Green home: When describing earth-friendly, energy-efficient homes, “green” can typically be used interchangeably with “sustainable” or “environmentally friendly.” A green home is one that uses less energy, water and natural resources than a conventional home, both in its construction and its operation.

Low- or no-VOC materials: VOC stands for “volatile organic compounds,” and conventional paints, adhesives, wood finishes and carpets contain VOCs that may be harmful to a home’s inhabitants and the environment. Low-VOC materials contain a reduced number of VOCs per liter; no-VOC products contain none.

LED lighting: LED (light-emitting diode) lighting is highly efficient, versatile and long-lasting. LED lights can be five times more energy efficient than incandescent and halogen sources.

Net-zero Home: A net-zero home produces as much energy as it consumes through the use of solar panels, energy-efficient building systems and advanced design techniques. They are designed and built to be highly efficient. 
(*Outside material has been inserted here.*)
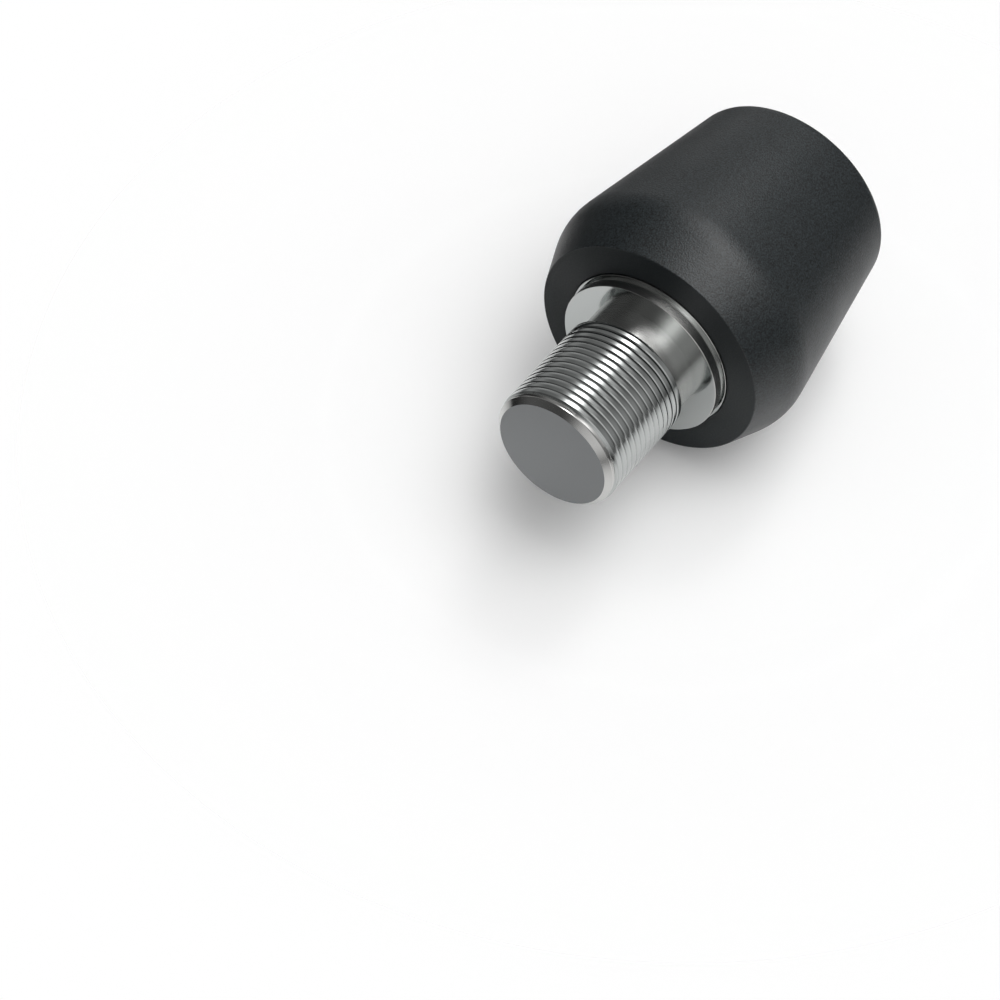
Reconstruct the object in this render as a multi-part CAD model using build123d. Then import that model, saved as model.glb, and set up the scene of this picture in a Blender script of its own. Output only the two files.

Northwest Energy Star: A certification program that instructs builders on how to implement energy-efficient features and construction techniques. Builders follow a checklist that includes improvements such as effective insulation systems, high-performance windows, efficient heating and cooling, and approved lighting and appliances. The program claims that an Energy Star home is at least 15 percent more efficient than standard code homes. earthadvantage.org/certification/northwest-energy-star

Passive house: A passive house is one built following a methodology that minimizes heating and cooling loads through passive measures, such as orientation, massing, insulation, heat recovery and solar shading.

Sustainable: As it relates to design and construction, the term “sustainable” is used to refer to practices that emphasize energy efficiency and reduce the need for heating and cooling systems.

Triple-paned windows: Highly efficient windows with three panes of glass separated by spacers. Often argon or krypton gas is injected between the panes to increase energy efficiency.